Dozens of students marched through the Tempe campus on Thursday in solidarity with the three UA students facing charges for protesting against the presence of U.S. Customs and Border Protection agents on campus.
Luis Zambrano, a junior studying journalism at ASU and a DACA recipient, said he participated in the protest because he believes the students did not deserve any charges.
"I think it’s a shame that they were (charged) because they were only expressing their opinions," he said. "They were vying for a right of a minority whose voice has been cut off too many times."
The demands included that UA drop the charges and end the investigation. Protesters also asked for an apology to undocumented students and a promise that ASU and UA would never invite CBP agents back on campus.
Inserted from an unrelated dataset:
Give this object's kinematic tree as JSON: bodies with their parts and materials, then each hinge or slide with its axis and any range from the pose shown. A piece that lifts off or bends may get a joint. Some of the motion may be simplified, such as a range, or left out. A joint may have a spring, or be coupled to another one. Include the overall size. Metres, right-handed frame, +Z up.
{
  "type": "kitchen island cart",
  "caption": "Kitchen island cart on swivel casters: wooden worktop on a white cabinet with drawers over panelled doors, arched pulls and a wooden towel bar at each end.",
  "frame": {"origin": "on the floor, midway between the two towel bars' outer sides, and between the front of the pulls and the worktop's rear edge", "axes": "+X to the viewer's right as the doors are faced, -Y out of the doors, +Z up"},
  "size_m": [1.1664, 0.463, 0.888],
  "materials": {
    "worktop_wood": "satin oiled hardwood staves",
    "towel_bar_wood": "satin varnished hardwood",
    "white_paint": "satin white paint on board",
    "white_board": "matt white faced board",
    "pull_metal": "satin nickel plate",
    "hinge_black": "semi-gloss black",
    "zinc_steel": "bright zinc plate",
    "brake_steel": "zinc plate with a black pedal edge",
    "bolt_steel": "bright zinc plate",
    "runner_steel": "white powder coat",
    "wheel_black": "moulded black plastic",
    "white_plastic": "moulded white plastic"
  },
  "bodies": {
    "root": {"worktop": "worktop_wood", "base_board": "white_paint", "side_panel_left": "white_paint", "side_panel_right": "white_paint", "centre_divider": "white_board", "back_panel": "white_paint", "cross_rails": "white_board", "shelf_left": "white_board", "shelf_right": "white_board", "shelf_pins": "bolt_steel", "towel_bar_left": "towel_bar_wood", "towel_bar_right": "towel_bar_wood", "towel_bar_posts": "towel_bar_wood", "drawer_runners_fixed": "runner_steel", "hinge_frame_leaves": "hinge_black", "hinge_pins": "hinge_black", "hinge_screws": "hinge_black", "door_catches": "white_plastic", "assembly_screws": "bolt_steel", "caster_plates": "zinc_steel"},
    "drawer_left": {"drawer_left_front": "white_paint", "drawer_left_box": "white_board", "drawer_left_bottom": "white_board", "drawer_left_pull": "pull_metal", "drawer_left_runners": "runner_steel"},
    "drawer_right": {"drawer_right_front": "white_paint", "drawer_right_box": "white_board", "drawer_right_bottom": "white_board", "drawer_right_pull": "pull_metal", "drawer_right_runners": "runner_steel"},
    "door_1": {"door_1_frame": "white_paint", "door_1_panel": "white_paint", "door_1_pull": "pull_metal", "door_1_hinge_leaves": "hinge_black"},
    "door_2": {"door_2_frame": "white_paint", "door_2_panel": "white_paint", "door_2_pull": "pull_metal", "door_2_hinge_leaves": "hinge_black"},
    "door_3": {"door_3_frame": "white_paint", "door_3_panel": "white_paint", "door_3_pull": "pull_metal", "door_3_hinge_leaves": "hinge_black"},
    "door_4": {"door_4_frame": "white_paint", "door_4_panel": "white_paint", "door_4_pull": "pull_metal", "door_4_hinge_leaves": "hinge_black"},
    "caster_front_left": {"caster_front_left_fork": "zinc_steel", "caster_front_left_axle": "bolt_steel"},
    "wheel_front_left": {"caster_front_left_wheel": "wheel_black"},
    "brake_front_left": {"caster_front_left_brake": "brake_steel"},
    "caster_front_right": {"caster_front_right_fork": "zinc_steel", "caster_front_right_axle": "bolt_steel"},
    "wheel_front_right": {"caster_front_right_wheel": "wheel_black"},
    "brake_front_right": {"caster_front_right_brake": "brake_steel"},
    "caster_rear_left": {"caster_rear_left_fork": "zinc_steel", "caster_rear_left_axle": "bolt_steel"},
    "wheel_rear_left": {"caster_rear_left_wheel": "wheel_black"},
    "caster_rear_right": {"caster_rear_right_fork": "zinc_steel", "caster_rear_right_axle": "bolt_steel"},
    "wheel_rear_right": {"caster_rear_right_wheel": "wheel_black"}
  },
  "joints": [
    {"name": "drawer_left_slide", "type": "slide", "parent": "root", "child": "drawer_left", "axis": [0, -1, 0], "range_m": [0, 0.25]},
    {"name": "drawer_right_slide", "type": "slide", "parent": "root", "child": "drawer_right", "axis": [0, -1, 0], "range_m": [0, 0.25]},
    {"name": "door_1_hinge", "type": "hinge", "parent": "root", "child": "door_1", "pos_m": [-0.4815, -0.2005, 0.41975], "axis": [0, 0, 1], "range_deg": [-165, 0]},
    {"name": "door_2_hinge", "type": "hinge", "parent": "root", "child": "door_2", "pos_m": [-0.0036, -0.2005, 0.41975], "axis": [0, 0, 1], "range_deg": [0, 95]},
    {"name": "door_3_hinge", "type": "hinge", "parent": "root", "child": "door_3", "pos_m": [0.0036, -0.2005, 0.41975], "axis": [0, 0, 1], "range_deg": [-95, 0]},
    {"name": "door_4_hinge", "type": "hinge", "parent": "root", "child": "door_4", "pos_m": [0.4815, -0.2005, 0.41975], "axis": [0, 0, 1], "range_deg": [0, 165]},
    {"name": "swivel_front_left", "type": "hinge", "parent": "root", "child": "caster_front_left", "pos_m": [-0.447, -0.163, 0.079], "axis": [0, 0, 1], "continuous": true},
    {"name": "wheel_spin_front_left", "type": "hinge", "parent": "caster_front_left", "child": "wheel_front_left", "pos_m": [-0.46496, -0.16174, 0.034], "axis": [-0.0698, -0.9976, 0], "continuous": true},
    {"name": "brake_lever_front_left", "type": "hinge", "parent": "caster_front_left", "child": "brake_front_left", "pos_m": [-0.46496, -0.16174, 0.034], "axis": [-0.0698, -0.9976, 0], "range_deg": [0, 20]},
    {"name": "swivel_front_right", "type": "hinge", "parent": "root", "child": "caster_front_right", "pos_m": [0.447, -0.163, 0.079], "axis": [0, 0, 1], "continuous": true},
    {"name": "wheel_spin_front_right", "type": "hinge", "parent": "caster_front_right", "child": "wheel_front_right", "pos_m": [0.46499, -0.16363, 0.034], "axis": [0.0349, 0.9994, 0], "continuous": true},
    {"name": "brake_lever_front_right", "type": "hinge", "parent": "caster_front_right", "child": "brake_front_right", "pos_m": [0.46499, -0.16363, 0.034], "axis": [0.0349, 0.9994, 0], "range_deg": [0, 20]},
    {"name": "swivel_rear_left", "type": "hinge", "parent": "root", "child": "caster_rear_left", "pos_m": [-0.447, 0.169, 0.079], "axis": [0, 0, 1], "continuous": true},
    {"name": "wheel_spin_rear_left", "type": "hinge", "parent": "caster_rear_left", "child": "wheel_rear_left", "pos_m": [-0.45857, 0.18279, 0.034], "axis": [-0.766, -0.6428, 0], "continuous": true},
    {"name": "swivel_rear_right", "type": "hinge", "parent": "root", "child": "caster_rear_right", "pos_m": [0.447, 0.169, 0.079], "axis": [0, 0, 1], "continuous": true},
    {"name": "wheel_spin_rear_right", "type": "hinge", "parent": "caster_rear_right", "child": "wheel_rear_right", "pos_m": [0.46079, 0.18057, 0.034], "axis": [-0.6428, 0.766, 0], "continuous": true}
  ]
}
UA police filed charges early last week against three students who were part of a protest against the presence of CBP agents, who spoke at an event on campus.
The three UA students, 20-year-old Denisse Moreno Melchor, 22-year-old Mariel Alexandra Bustamante and 27-year-old Marianna Ariel Coles-Curts, received misdemeanor charges for interfering with the peaceful conduct of an educational institution. Moreno Melchor was also charged with making threats and intimidation.
Days later, on April 4, CBP agents were among job recruiters at a career fair on ASU's Tempe campus, which led to dozens of protesters rallying against their presence.
Mary Kelly, president of the ASU chapter of No Más Muertes and junior majoring in global health, said the presence of CBP agents on campus is a violation of the safety of undocumented students and people of color and students have the right to voice their opposition to CBP.
"This is another protest in solidarity with (the three UA students) ... to say they had the right to protest border patrol," Kelly said. "It’s a right of free speech, and it’s our right to be here and demand that we have human rights."
After a series of chants that included the phrases "drop the charges" and "migration is a human right," the group entered the Fulton Center quietly and delivered its letter to the president’s office.
They were met by several ASU police officers, whose presence the protesters called an intimidation tactic. One student in particular told the office’s staff that it was "rude" and "unnecessary" to have police present for a peaceful protest.
Elizabeth Camacho, co-chair of the Latinx Socialist Community and a junior double majoring in political science and American Indian studies, said she thinks it’s hypocritical that their protests are seemingly targeted, compared to other groups on campus.
"If you’re allowing white nationalists and racists to voice their opinions and make undocumented and/or black and brown students feel unsafe, then you definitely need to let activists be heard," Camacho said.